Across Belgian comic book history, Tintin wasn’t the only one to be called out for antisemitism. In 2011, it was Peyo’s Smurfs who came under fire. In his book Le Petit Livre Bleu (The Little Blue Book), the French author Antoine Bueno presents a “sociological study” of the Smurfs, concluding that they were “authoritarian, racist and chauvinistic.” To be fair, their enemies are the black Smurfs, they live in an authoritarian and patriarchal society, and Gargamel, their nemesis, has typically Jewish features. Bueno concluded that the society in which Peyo’s little blue creatures live is nothing short of “the manifestation of an authoritarian utopia, anchored in Stalinism and Nazism.” Papa Smurf himself puts out some pretty strong paternalistic vibes.

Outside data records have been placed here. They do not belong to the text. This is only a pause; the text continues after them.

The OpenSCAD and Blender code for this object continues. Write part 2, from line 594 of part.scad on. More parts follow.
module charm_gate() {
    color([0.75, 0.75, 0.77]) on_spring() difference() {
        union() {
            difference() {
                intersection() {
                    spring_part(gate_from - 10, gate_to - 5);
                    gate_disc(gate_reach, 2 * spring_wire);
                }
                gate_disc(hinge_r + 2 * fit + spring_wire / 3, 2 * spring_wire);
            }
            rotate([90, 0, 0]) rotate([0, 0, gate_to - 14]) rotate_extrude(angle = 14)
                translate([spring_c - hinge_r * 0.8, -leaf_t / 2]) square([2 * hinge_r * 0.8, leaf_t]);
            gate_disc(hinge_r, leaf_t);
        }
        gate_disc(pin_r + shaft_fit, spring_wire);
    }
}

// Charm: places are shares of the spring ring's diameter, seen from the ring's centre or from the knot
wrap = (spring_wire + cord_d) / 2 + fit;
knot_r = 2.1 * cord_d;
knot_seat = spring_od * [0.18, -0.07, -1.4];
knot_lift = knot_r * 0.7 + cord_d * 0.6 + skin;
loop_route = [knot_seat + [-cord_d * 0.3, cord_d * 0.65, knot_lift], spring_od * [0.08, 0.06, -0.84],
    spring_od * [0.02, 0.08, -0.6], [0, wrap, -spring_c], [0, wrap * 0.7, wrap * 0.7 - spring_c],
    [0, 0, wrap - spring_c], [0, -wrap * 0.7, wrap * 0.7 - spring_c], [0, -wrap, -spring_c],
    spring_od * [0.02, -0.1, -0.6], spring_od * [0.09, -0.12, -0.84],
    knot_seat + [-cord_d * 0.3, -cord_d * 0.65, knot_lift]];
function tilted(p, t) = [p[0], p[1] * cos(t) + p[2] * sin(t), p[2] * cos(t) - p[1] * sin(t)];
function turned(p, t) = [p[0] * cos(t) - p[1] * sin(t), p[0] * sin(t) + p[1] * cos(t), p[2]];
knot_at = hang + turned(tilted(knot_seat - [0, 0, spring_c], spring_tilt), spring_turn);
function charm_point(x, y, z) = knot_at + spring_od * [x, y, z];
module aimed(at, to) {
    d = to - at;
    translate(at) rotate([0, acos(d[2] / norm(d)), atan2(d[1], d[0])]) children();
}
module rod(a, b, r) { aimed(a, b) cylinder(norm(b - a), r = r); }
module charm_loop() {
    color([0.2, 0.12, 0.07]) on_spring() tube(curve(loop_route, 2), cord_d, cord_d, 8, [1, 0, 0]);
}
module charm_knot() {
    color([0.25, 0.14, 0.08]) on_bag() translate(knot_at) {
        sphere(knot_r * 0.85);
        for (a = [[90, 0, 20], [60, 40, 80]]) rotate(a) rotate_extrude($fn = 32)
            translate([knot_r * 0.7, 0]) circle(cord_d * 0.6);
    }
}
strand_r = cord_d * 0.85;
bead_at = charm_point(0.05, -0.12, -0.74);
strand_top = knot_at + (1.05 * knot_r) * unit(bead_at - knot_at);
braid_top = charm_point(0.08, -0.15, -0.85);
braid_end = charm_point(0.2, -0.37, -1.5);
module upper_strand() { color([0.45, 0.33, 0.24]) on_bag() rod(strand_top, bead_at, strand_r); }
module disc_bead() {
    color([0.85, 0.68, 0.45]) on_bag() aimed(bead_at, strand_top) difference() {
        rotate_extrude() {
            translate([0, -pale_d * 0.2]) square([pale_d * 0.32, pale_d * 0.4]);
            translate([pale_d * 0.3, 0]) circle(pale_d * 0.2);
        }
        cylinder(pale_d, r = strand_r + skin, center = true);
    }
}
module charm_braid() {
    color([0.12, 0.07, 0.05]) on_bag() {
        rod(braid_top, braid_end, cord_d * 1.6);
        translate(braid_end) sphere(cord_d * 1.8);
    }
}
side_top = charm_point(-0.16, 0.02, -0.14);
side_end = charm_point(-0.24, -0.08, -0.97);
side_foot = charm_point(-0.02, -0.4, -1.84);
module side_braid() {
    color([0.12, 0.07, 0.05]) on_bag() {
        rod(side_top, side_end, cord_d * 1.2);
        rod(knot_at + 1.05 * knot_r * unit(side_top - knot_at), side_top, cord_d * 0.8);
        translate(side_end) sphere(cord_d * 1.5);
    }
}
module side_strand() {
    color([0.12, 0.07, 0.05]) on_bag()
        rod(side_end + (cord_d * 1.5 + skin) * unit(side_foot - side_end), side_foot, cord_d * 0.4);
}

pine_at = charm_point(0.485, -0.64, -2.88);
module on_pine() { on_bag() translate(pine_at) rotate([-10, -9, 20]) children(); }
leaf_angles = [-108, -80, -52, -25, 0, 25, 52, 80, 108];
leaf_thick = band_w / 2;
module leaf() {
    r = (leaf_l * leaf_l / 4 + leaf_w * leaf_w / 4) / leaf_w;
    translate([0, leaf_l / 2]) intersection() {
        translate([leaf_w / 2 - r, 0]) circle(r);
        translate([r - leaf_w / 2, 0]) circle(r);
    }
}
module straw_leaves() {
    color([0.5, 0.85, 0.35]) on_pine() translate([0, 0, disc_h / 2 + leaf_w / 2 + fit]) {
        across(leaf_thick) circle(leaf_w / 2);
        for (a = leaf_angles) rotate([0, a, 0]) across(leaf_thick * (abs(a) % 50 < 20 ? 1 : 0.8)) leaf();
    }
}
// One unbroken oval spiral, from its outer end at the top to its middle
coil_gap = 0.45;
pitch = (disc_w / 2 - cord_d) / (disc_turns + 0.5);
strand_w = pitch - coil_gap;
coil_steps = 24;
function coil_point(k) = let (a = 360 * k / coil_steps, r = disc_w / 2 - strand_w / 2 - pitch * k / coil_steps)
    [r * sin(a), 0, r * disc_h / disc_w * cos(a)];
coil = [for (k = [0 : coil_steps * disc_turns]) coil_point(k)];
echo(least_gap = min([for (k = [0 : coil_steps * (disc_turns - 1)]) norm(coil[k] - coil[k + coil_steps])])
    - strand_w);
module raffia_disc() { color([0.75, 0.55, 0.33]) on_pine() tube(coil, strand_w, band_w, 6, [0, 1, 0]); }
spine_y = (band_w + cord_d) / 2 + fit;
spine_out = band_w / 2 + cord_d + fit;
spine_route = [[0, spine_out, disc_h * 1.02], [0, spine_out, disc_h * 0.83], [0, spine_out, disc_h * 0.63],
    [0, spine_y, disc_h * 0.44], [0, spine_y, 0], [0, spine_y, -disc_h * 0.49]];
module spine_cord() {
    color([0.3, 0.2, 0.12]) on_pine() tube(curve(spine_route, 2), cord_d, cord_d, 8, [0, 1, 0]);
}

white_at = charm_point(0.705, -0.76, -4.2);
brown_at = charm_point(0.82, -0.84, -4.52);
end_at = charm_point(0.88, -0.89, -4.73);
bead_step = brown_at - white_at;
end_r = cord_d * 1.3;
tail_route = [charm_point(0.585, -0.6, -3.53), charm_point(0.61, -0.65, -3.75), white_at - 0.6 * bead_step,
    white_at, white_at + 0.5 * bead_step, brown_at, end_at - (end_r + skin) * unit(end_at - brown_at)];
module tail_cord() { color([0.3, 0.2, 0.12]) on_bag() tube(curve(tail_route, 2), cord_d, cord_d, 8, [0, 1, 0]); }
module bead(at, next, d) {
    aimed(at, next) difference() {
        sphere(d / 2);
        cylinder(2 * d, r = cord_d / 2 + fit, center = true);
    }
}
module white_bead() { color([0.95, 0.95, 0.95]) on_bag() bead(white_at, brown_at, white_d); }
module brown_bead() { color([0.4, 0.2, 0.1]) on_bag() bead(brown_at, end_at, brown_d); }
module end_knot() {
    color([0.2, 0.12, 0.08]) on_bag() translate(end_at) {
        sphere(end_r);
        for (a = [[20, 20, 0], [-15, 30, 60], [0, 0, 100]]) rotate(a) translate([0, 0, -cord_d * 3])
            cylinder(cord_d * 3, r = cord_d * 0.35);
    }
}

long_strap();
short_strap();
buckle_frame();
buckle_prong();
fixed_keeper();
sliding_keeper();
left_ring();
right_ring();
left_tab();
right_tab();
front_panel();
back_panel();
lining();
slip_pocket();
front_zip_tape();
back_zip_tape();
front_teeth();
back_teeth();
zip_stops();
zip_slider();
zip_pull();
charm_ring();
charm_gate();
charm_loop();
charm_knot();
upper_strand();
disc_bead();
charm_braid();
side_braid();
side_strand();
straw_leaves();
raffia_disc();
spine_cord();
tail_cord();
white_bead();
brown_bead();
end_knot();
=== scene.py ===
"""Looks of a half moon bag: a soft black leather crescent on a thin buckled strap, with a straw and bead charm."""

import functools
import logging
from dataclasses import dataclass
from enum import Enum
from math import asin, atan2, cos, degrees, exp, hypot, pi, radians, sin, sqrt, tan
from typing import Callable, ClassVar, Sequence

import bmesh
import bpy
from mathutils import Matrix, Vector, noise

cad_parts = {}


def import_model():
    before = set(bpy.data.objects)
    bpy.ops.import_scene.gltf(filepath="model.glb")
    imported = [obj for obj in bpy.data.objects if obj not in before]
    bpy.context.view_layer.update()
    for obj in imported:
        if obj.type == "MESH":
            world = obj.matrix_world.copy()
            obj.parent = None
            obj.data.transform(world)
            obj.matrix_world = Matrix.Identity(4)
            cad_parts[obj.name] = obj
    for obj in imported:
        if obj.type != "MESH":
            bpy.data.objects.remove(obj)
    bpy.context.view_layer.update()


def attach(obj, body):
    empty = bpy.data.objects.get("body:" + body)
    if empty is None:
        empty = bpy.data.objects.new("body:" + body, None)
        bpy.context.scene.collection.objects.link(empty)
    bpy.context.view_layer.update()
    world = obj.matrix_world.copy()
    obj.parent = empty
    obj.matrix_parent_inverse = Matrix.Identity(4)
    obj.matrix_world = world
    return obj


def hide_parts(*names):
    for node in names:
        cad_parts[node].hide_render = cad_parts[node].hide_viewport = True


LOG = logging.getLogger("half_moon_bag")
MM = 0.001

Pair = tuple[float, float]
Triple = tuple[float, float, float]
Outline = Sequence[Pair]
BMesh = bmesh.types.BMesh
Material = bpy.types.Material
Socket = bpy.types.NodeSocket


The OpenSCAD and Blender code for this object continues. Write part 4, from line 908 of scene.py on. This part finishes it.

“It’s a real shame that my husband is no longer here to defend himself,” said Nine Culliford, Peyo’s widow, in response. “The accusations are harsh and unfair, especially given that my husband never took any political or religious stance.” Véronique, Peyo’s daughter and head of IMPS, the Genval-based company that manages the Smurfs, maintains that the book got it all wrong. “This man didn’t even look for evidence to back up his accusations. He says Gargamel seems Jewish and that the name of the cat Azrael but a distortion of ‘Israel.’ By making them the two villains of the story, he seems to believe this made my father hostile to Jews. What a load of crap! You want the real story? My father often collaborated on his storylines with Yvan Delporte, who was married to a Jewish woman. It was she who came up with the name Azrael. It was just an inside joke.” According to Nine Culliford, Peyo even asked Yvan Delporte if his wife was all right with it. “He said it was no problem. Sadly, things that were not an issue at all a few decades ago seem to have now become controversial.”